Mafia śmieciowa stanęła przed sądem

W środę 10 listopada w Sądzie Okręgowym w Częstochowie rozpoczął się proces odpowiedzialnych za „podłożenie” w Częstochowie „bomby ekologicznej” przy ul. Filomatów, na terenie dawnego Wełnopolu.

Sprawa obejmuje działania zorganizowanej grupy przestępczej. Akt oskarżenia wobec 30 osób liczy ponad 660 stron. Postawiono łącznie blisko 200 zarzutów. O kulisach procesu opowiedział sędzia Dominik Bogacz z Sądu Okręgowego w Częstochowie:

Pierwszy termin rozprawy był wyznaczony na 15 października, ale rozprawa została odroczona z uwagi na usprawiedliwioną nieobecność części oskarżonych. Do otwarcia przewodu sądowego doszło 10 listopada, podczas którego prokurator przedstawił motywy aktu oskarżenia. W toku procesu okazało się, że główny oskarżony (Marek P.) złożył wniosek o dobrowolne poddanie się karze. Sprawa jest bardzo duża, liczy blisko 190 tomów akt. W sprawie występuje 30 oskarżonych, którym postawiono blisko 200 zarzutów karnych – są to zarzuty najróżniejszego rodzaju: przestępstwa przeciw środowisku, oszustwa, pranie brudnych pieniędzy i działanie w zorganizowanej grupie przestępczej. Najsurowsze z przestępstw zarzuconych oskarżonym to są zbrodnie, zagrożone karą od 3 do 15 lat pozbawienia wolności.

Wyciek chemikaliów na terenie Wełnopolu (8 października 2019) | Fot. Archiwum Radia Fiat

Na ten moment nie wiadomo jak długo potrwa proces ani czy oskarżeni zostaną zobligowani do pokrycia kosztów utylizacji porzuconych odpadów. Wiadomo tylko, że obciążenie kosztami zostało wzięte pod uwagę w akcie oskarżenia:

Trudno na dzisiaj wyrokować kiedy sprawa się zakończy, Na początku sąd musi odebrać wyjaśnienia od wszystkich oskarżonych, a potem będzie przesłuchiwać świadków zgodnie z listą wskazaną w akcie oskarżenia. Koszty utylizacji odpadów są wskazane jako element szkody. Jaka będzie treść wyroku, na tym etapie nie można przesądzać. Nie da się zatem odpowiedzieć na pytanie czy będzie możliwe wyegzekwowanie od oskarżonych jakichkolwiek kwot, bo najpierw sąd musi uznać ich za winnych takich przestępstw, a dopiero potem postępowanie dowodowe może doprowadzić do obciążenia ich kosztami utylizacji. Jaki będzie wyrok w tej sprawie okaże się dopiero po zakończeniu postępowania dowodowego.

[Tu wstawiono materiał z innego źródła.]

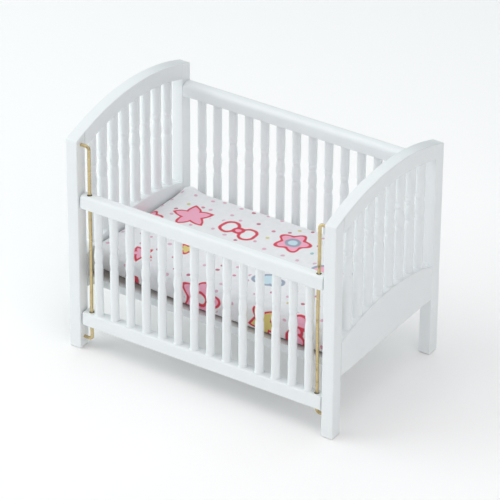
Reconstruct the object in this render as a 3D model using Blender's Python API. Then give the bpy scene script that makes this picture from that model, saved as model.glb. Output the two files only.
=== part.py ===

Sędzia Dominik Bogacz szacuje, że przesłuchanie 30 oskarżonych, odczytanie aktów sprawy podczas posiedzeń, wysłuchanie świadków i zbadanie materiału dowodowego w tak złożonej sprawie potrwa co najmniej rok, pod warunkiem, że wszyscy oskarżeni będą chcieli współpracować. Proces dopiero ruszył w minioną środę (10.11), w najbliższym czasie zaplanowane są cztery kolejne posiedzenia sądu w tej sprawie. O jej dalszych postępach będziemy informować na bieżąco.